A visual tapestry (set Paul Steinberg, costume Brigitte Reiffenstuel, lighting Adam Silverman) of multi-layered clues, tiny detail, references and influences, busy scenes full of eccentric life—why is that man in a pink tutu? Is that a Lowryan nod to Dickens (slow social progress in the provinces), that cloth-capped figure wheeling a boy in a wheelbarrow across the stage in the final scene?

The opening scenes are Stanhope Forbes genre paintings come to life, Ellen Orford’s second act brief moment of Sunday rest and hope is a breezy Eric Ravilious harbour setting, and the corrugated iron roof, the walls that shift, divide and press in angular claustrophobic mental madness are German expressionism.

Ned Keene (Leigh Melrose) in loud suit is a pill-popping lascivious lounge lizard of an apothecary, Bob Boles (Michael Colvin) a drunken, self-righteous Methodist sex pest, Auntie’s inseparable pigtailed doll-carrying ‘nieces’ (Rhian Lois and Mary Bevan) are Mädchen in Uniform, and it doesn’t take long for lawyer Swallow (Matthew Best) to get his pants down.

Gaunt Auntie (Rebecca de Pont Davies), the town publican, in Radclyffe Hall striped suit, cane and fur coat, wears a pig’s head in the Moot Hall barn dance bacchanalia—Lord of the Flies… Peter Grimes as Piggy…

In shapeless jersey, unkempt hair, stolid Grimes is a mess: thin-skinned, violent, needy, impetuous—a tragic hero. And the crowd a fearsome beast—‘him who despises us we’ll destroy’.

Lonely misfit fisherman Grimes is cleared of the death of his apprentice on a fishing trip, but he is tainted by it.
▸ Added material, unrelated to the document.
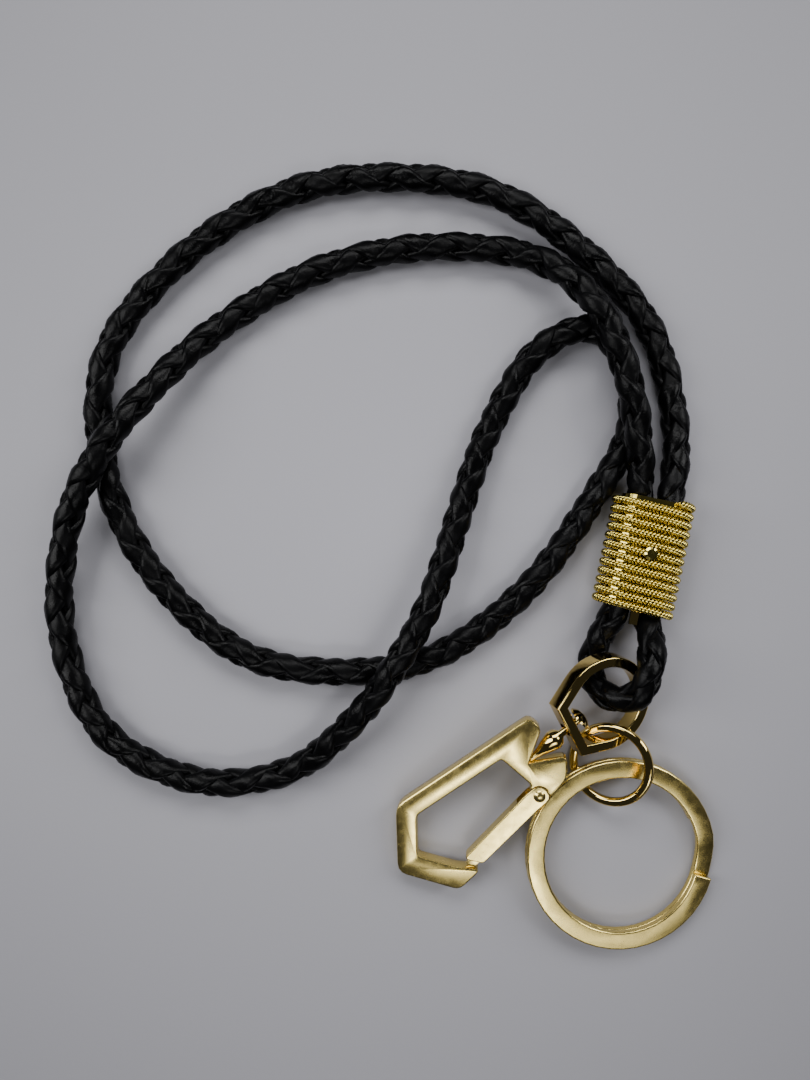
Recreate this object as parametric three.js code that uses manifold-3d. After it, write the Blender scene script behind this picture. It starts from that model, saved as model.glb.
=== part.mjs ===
// A neck lanyard laid out flat: a doubled loop of braided leather cord held by a rope-wire sleeve,
// with a swivel snap hook, a stirrup bail, a jump ring and a split key ring.
// Millimetres, +Z up. The origin is on the table, under the middle of the metal fittings.
import * as THREE from 'three';
import { mergeVertices } from 'three/addons/utils/BufferGeometryUtils.js';
import Module from 'manifold-3d';

const wasm = await Module();
wasm.setup();

// ---- driving dimensions ----
const CORD = { diameter: 5.8, sides: 10, steps: 78 };
const FIT = 0.3; // gap kept between pieces that touch
const RUN = 0.05; // radial running clearance of a pin in its hole
const TABLE = 0.05; // lowest point of a piece that rests on the table

const SLEEVE = {
  x: 17, y: 33.7, lean: 11.8, // place of its centre, and the lean of its axis to the right of +Y
  length: 23.6, cordPitch: 6.15, // distance between the two cords that it holds
  wall: 0.35, wire: 1.6, rowPitch: 1.8, wireGap: 0.1,
};
const PIN = { shank: 1.4, head: 2.6, dome: 0.5, turn: 6.2 }; // the pin that holds the tucked wire ends
const SPACER = { width: 1.6, thick: 0.5, out: 2.2, in: 6 };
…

He can never escape the villagers’ conviction that he is a murderer. And the laudanum-imbibing Mrs Sedley (Felicity Palmer), whose hobby is crime, is a Miss Marple in reverse.
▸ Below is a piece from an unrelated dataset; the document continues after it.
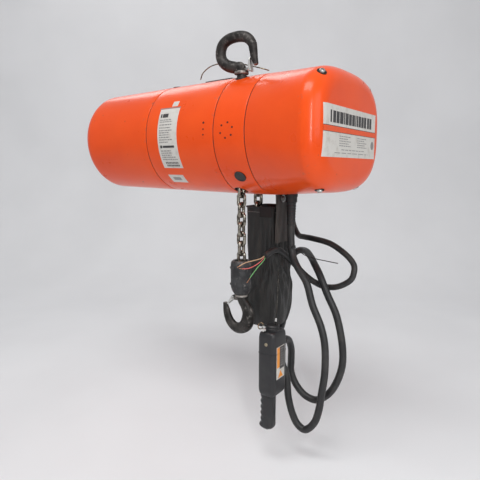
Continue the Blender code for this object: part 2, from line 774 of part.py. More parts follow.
def make_load_hook():
    bm = bmesh.new()
    tube(bm, LOAD_HOOK_PATH, LOAD_HOOK_RADII, 12, flat=0.82)
    hook = finish("load_hook", bm, forged())
    lug_on(hook, "load_lug", LOAD_LATCH_PIVOT, (-0.0033, -0.0040, -0.0033), (0.0190, 0.0040, 0.0033))
    bm = bmesh.new()
    profile = [(0, 0.0118), (0, 0.0160), (0.0100, 0.0160), (0.0100, 0.0118)]
    lathe(bm, (0, 0, -0.5090), (0, 0, 1), profile, 8, closed=True)
    nut = finish("load_hook_nut", bm, steel())
    bm = bmesh.new()
    profile = [(0, 0.0112), (0, 0.0160), (0.0050, 0.0160), (0.0050, 0.0112)]
    lathe(bm, (0, 0, -0.5145), (0, 0, 1), profile, 20, closed=True)
    washer = finish("load_hook_thrust_bearing", bm, steel())
    return hook, nut, washer


# Chain bag


def make_bag():
    """An open-topped bag whose +X wall runs on up to the frame's lug."""
    bm = bmesh.new()
    lo, hi = BAG_LO, BAG_HI
    box(bm, lo, hi)
    bag = finish("chain_bag", bm, bag_fabric())
    tool = bmesh.new()
    wall = Vector((BAG_WALL, BAG_WALL, BAG_WALL))
    box(tool, lo + wall, Vector((hi.x - BAG_WALL, hi.y - BAG_WALL, hi.z + 0.02)))
    boolean(bag, cutter("cut_bag_inside", tool))
    bm = bmesh.new()
    box(bm, (0.0523, 0.0540, -0.4200), (0.0548, 0.1180, -0.3130))
    strap = finish("bag_strap", bm, bag_fabric())
    bm = bmesh.new()
    head = [(0, 0.0070), (0.0010, 0.0070), (0.0010, 0.0050), (0.0042, 0.0050)]
    lathe(bm, (0.0551, 0.0830, -0.3220), (1, 0, 0), head, 12)
    finish("bag_bolt", bm, steel())
    return bag, strap


# Pendant


def rounded_outline(lo, hi, radius, z, steps=3):
    """A rounded rectangle at height z."""
    points = []
    corners = [(hi.x - radius, hi.y - radius, 0), (lo.x + radius, hi.y - radius, 90),
               (lo.x + radius, lo.y + radius, 180), (hi.x - radius, lo.y + radius, 270)]
    for x, y, start in corners:
        for k in range(steps + 1):
            a = radians(start + 90 * k / steps)
            points.append(Vector((x + radius * cos(a), y + radius * sin(a), z)))
    return points


def grip_sections():
    """Half widths of the grip from the head down, with finger ridges on the -X side."""
    rows = []
    ridge = 0.0016
    count = 18
    for k in range(count + 1):
        t = k / count
        z = HEAD_LO.z - 0.0003 - 0.0800 * t
        bump = ridge * sin(2 * pi * t * 5) if t < 0.8 else 0.0045 * sin(pi * (t - 0.8) / 0.2)
        shrink = 0.0060 * max(0.0, (t - 0.9) / 0.1) ** 2
        rows.append((z, bump, shrink))
    return rows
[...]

Told never to take on another apprentice, he precipitates his end by doing just that. Buying poor boy John (Timothy Kirrage) from a London workhouse to help with his haul, which will enrich him and stop the mouths of his accusers in his mind, he sends him down a crumbling cliff.
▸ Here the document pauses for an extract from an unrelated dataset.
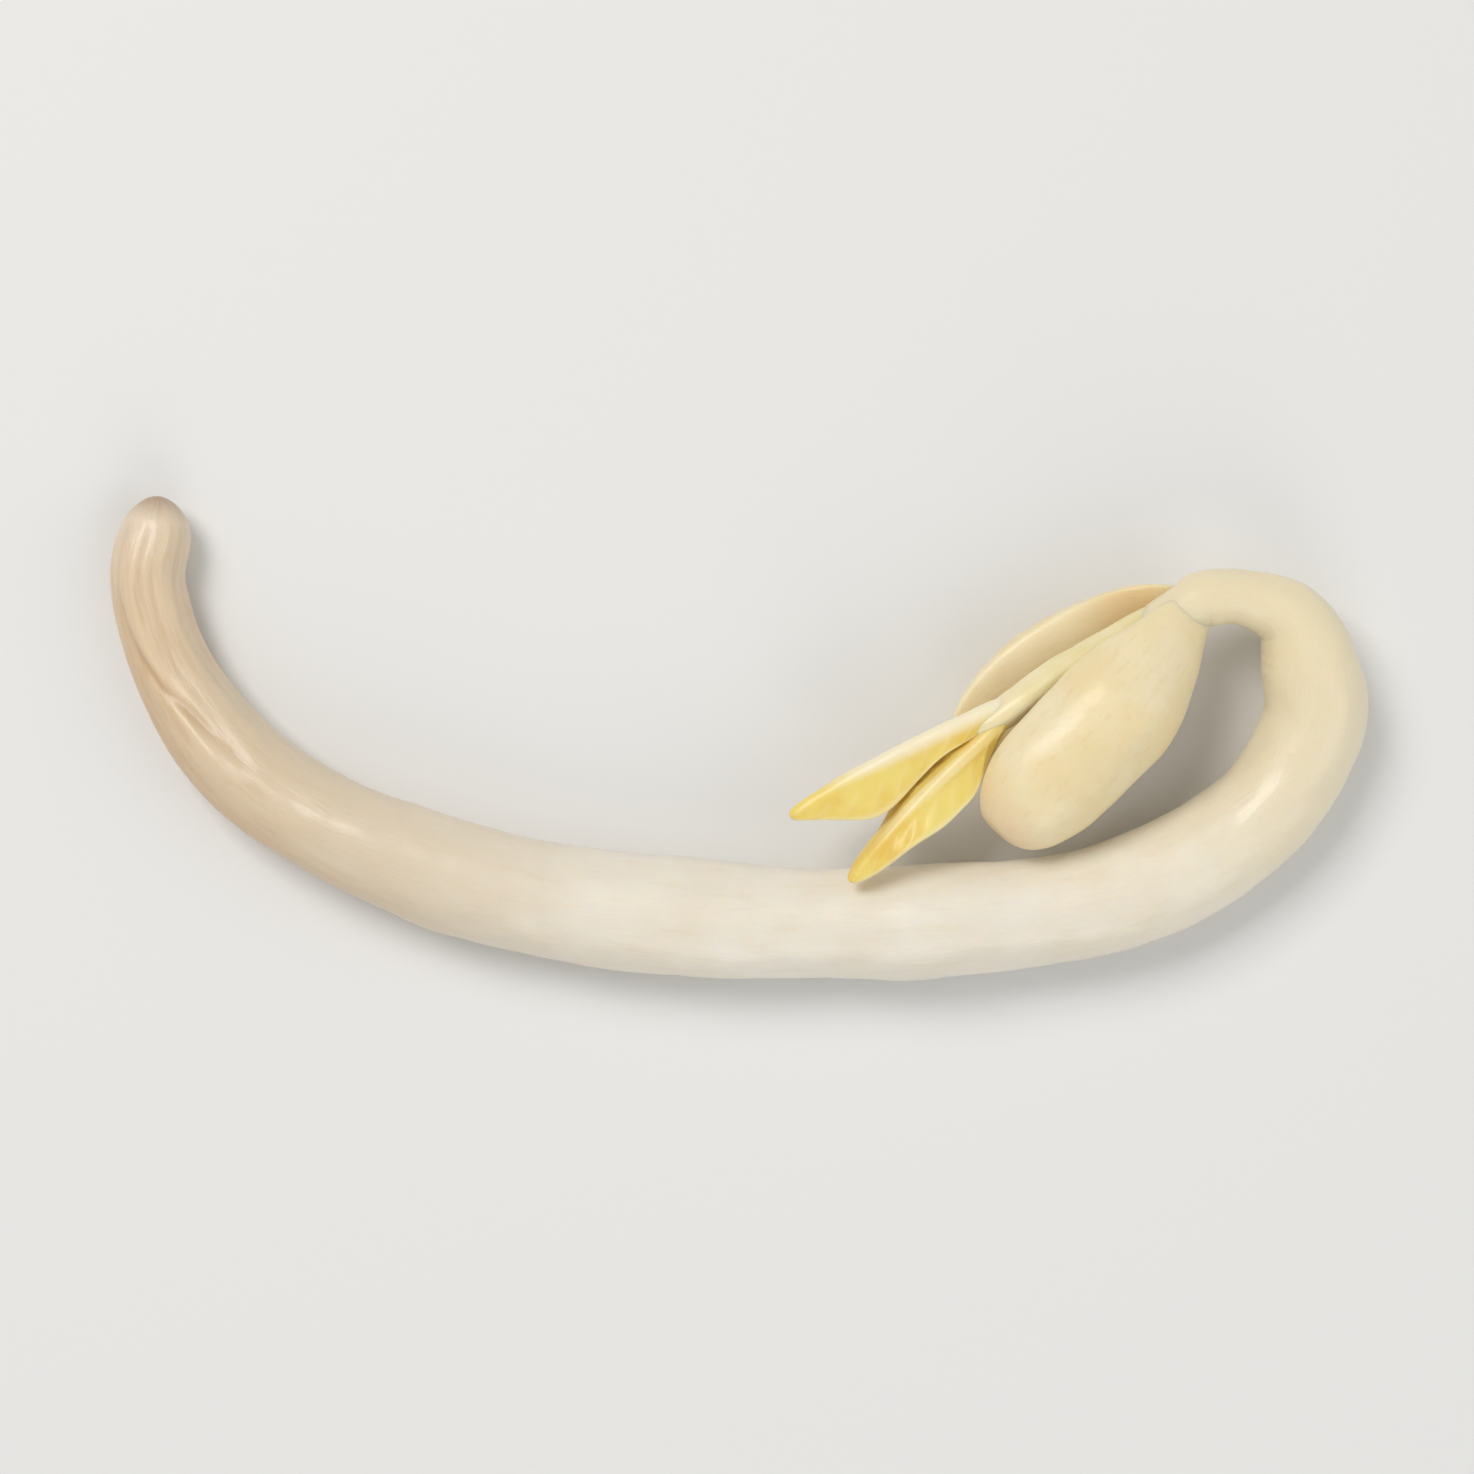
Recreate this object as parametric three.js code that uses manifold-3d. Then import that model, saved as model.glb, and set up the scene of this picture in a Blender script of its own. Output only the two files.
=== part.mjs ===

Why doesn’t Grimes leave? The answer is Britten’s, the conscientious objector who did leave but came back, ‘I am native, rooted here’. Britten poured his love of his native Suffolk into his work: “it has more of me, of the sea, of Suffolk, of the worry of 20th-century life, than perhaps anything I’ve ever done’.

In the ‘Now the great Bear and Pleiades… clouds of human grief’ soliloquy Skelton’s tenor softly draws out the inner man who wants ‘to buy respect’ and ‘freedom from pain’. ‘In dreams I’ve built myself some kindlier home’.

‘What harbour shelters peace’, sung without orchestral support, shows his hopes are dashed. There can be only one outcome, Captain Balstrode’s advice to scupper his boat. And follow his silent apprentice boys.

A driven, flawed character, hemmed in by unkind people and unkind fate: ‘In ceaseless motion comes and goes the tide’. Only two people stand by him, the widow schoolmistress Ellen (Elza van den Heever), whom he hopes to marry when he’s made his money (he wants no pity from her, and that’s the pity of it), and one-armed Captain Balstrode (Iain Paterson).

As Peter Grimes (Stuart Skelton) piles Ossa on Pelion in his descent into madness, so do Alden and his choreographer accomplice Maxine Braham heap image on image. Each character vividly realised, body language equal to vocal reach, the singing is individually and collectively superlative.

Blown by sea storms and the storms of life, Peter Grimes is a small town tragedy of Greek and Biblical proportions, heightened by a hauntingly beautiful score of cataclysmic onomatopoeic richness. Hobson’s (Matthew Trevino) drum that the Reverend Horace Adams (Tim Robinson) does not silence is beating still. ‘Man alone has a soul to save’.

‘The most significant British opera in over two centuries, Peter Grimes is a work of visceral and sustained beauty, and is notable for the orchestral interludes that depict the sea in different moods.’ I can’t better that.

The interludes are thinking time, and the opera’s dramatic silences—music withheld—make you sit up and listen and hold your breath. Peter Grimes richly deserves the whistles and cheers and hollers I hear on the second night of its present run.

If you can’t get tickets for the Coliseum, which I urge you to do, Peter Grimes will be broadcast live to cinemas across the UK and Ireland and selected cinemas worldwide on 23 February 2014 as part of ENO Screen.